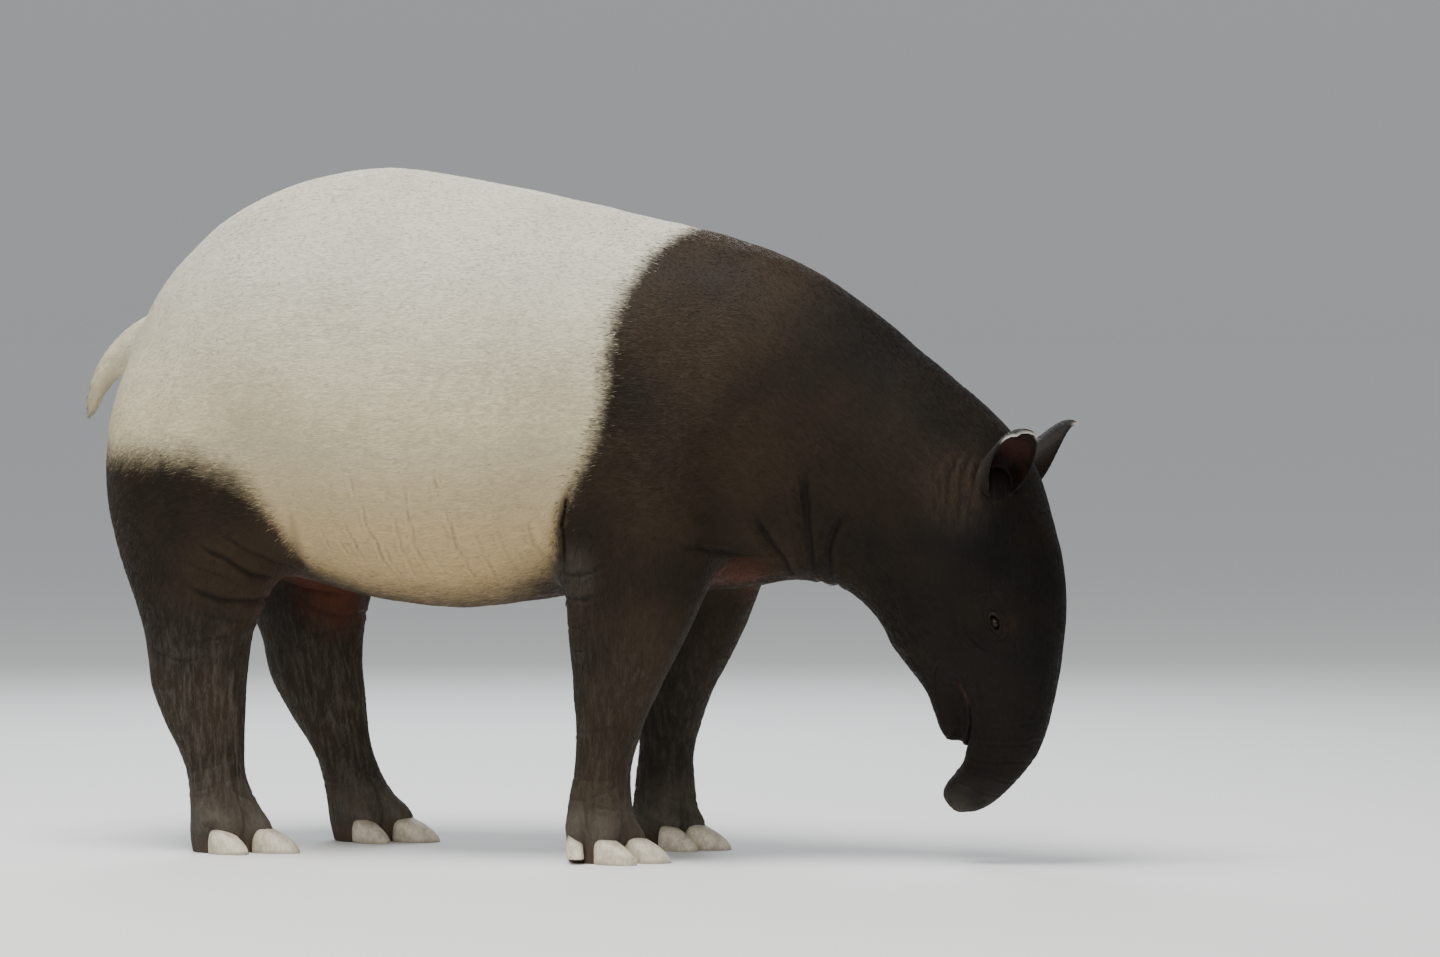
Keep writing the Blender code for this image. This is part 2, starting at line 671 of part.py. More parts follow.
def parted(body):
    """One object a part, each the largest of the closed surfaces nearest to its middle."""
    best = {}
    for piece in islands(body):
        size = piece.calc_volume(signed=True)
        name = nearest_part(piece)
        if name not in best or best[name][0] < size:
            if name in best:
                best[name][1].free()
            best[name] = (size, piece)
        else:
            piece.free()
    bpy.data.objects.remove(body, do_unlink=True)
    return {name: as_object(name, best[name][1]) for name in PARTS}


def grown(item, reach):
    """A bmesh of an object's surface, moved outwards by reach."""
    body = bmesh.new()
    body.from_mesh(item.data)
    bmesh.ops.triangulate(body, faces=body.faces)
    body.normal_update()
    for vert, normal in [(v, v.normal.copy()) for v in body.verts]:
        vert.co += normal * reach
    return body


def biggest_only(item):
    pieces = sorted(islands(item), key=lambda p: p.calc_volume(signed=True))
    keep = pieces.pop()
    keep.to_mesh(item.data)
    for piece in [*pieces, keep]:
        piece.free()


def finish(item, look, collection):
    """Welds, triangulates and names a part's mesh, and puts it in the model's collection."""
    body = bmesh.new()
    body.from_mesh(item.data)
    bmesh.ops.remove_doubles(body, verts=body.verts, dist=WELD)
    bmesh.ops.dissolve_degenerate(body, edges=body.edges, dist=WELD)
    bmesh.ops.triangulate(body, faces=body.faces)
    body.to_mesh(item.data)
    body.free()
    item.data.name = item.name
    item.data.materials.clear()
    item.data.materials.append(look)
    for old in list(item.users_collection):
        old.objects.unlink(item)
    collection.objects.link(item)


def main():
    clear_scene()
    body = one_skin()
    thin_out(body)
    heads_skin = grown(body, GAP)
    heads_mesh = bpy.data.meshes.new("grown_skin")
    heads_skin.to_mesh(heads_mesh)
    heads_skin.free()

    for side in (-1, 1):
        combine(body, "UNION", lids(side))
    pits = [ball(mirrored(NOSTRIL, side), NOSTRIL_RADII, None, 10, 7) for side in (-1, 1)]
    sockets = []
    socket_radius = EYE_RADIUS + GAP
    for side in (-1, 1):
        sockets.append(ball(eye_centre(side), (socket_radius,) * 3, eye_turn(side), 16, 9))
    openings = [lid_opening(side) for side in (-1, 1)]
    toes = foot_toes()
    combine(body, "DIFFERENCE", join(pits + sockets))
    combine(body, "DIFFERENCE", join(openings))
    # Neighbouring pockets cross, so they are cut one toe of each foot at a time.
    for cut_toe in FORE_TOES:
        pockets = [
            hoof_block(toe, tip, way, GAP) for _, toe, tip, way in toes if toe.name == cut_toe.name
        ]
        combine(body, "DIFFERENCE", join(pockets))
    combine(body, "DIFFERENCE", box((15, 0, -15), (1, 0, 0), (0, 0, 1), (260, 120, 30)))
    cuts = [
        box(middle, through, up, (GAP, sizes[0], sizes[1]))
        for middle, through, up, sizes in CUTS
    ]
    combine(body, "DIFFERENCE", join(cuts))
    combine(body, "DIFFERENCE", plate(MOUTH_LINE, MOUTH_WIDTHS, 16.0))

    parts = parted(body)
    for name, side in (("ear_right", -1), ("ear_left", 1)):
        ear = as_object(name, ear_leaf(side, EAR_THICKNESS))
        under = bmesh.new()
        under.from_mesh(heads_mesh)
        combine(ear, "DIFFERENCE", under)
        biggest_only(ear)
        parts[name] = ear
    bpy.data.meshes.remove(heads_mesh)
    for name, side in (("eye_right", -1), ("eye_left", 1)):
        parts[name] = as_object(
            name, ball(eye_centre(side), (EYE_RADIUS,) * 3, eye_turn(side), 16, 9)
        )
    for foot, toe, tip, way in toes:
        name = f"hoof_{foot}_{toe.name}"
        parts[name] = as_object(name, flat_soled(hoof_block(toe, tip, way, 0.0), toe.lift))

    model = bpy.data.collections.new("malayan_tapir")
    bpy.context.scene.collection.children.link(model)
    low = np.full(3, np.inf)
    high = np.full(3, -np.inf)
    for name, item in parts.items():
        if name.startswith("eye"):
            look = material(f"{name}_look", EYE_DARK, 0.08)
        elif name.startswith("hoof"):
            look = material(f"{name}_look", HORN, 0.55)
        elif name in ("torso", "hindquarters", "tail"):
            look = material(f"{name}_look", HIDE_WHITE, 0.8)
        else:
            look = material(f"{name}_look", HIDE_BLACK, 0.7)
        finish(item, look, model)
        points = np.array([v.co for v in item.data.vertices])
        low = np.minimum(low, points.min(axis=0))
        high = np.maximum(high, points.max(axis=0))

    # The model's box stands on the origin, with its middle over it.
    home = Matrix.Translation((-(low[0] + high[0]) / 2, -(low[1] + high[1]) / 2, -low[2]))
    for item in parts.values():
        item.data.transform(Matrix.Scale(CM, 4) @ home)


main()
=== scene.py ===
"""The looks of a Malayan tapir: one skin, a short coat, eyes and hooves, on a studio floor.

Sizes are in centimetres in the design's own frame, whose X = 0 lies under the saddle. The whole is
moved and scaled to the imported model's frame, in metres, when each piece is made.
"""

import math
from collections import namedtuple

import bmesh
import bpy
import numpy as np
from mathutils import Matrix, Vector
from mathutils.bvhtree import BVHTree


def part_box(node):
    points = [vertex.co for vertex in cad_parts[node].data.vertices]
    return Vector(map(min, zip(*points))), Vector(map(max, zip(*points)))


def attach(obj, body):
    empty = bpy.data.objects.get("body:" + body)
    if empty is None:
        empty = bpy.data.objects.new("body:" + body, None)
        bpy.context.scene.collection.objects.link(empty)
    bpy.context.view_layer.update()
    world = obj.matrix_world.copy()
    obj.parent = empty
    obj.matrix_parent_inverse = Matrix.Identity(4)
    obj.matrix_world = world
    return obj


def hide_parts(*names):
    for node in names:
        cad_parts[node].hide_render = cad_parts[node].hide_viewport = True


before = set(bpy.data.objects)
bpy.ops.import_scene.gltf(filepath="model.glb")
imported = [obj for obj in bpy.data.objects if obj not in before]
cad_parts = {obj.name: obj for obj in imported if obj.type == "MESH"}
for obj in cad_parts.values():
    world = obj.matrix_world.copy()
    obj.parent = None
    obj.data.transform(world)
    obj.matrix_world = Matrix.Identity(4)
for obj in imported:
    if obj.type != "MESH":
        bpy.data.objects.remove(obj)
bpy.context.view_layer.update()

RUMP_HEIGHT = 1.08
CM = RUMP_HEIGHT / 108.0

# The body's shape, the same as in the part's source.
VOXEL = 0.9
BLEND_REACH = 10.0
BLEND_ROUNDS = 110
SOFTEN_ROUNDS = 6

# One slice across a body: its two ends in the side plane, and how wide it is between them.
# bulge moves the widest place towards the back or belly end, and square above 2 fills the corners.
Slice = namedtuple("Slice", "front back half side bulge square", defaults=(0.0, 0.0, 2.0))


def slice_rows(*rows):
    return [Slice(row[:2], row[2:4], *row[4:]) for row in rows]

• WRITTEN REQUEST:
Write out, exactly as they stand, the lines from the one containing "# The model's" through the one containing "obj.parent = empty", both ends included.

• FULL ANSWER:
    # The model's box stands on the origin, with its middle over it.
    home = Matrix.Translation((-(low[0] + high[0]) / 2, -(low[1] + high[1]) / 2, -low[2]))
    for item in parts.values():
        item.data.transform(Matrix.Scale(CM, 4) @ home)


main()
=== scene.py ===
"""The looks of a Malayan tapir: one skin, a short coat, eyes and hooves, on a studio floor.

Sizes are in centimetres in the design's own frame, whose X = 0 lies under the saddle. The whole is
moved and scaled to the imported model's frame, in metres, when each piece is made.
"""

import math
from collections import namedtuple

import bmesh
import bpy
import numpy as np
from mathutils import Matrix, Vector
from mathutils.bvhtree import BVHTree


def part_box(node):
    points = [vertex.co for vertex in cad_parts[node].data.vertices]
    return Vector(map(min, zip(*points))), Vector(map(max, zip(*points)))


def attach(obj, body):
    empty = bpy.data.objects.get("body:" + body)
    if empty is None:
        empty = bpy.data.objects.new("body:" + body, None)
        bpy.context.scene.collection.objects.link(empty)
    bpy.context.view_layer.update()
    world = obj.matrix_world.copy()
    obj.parent = empty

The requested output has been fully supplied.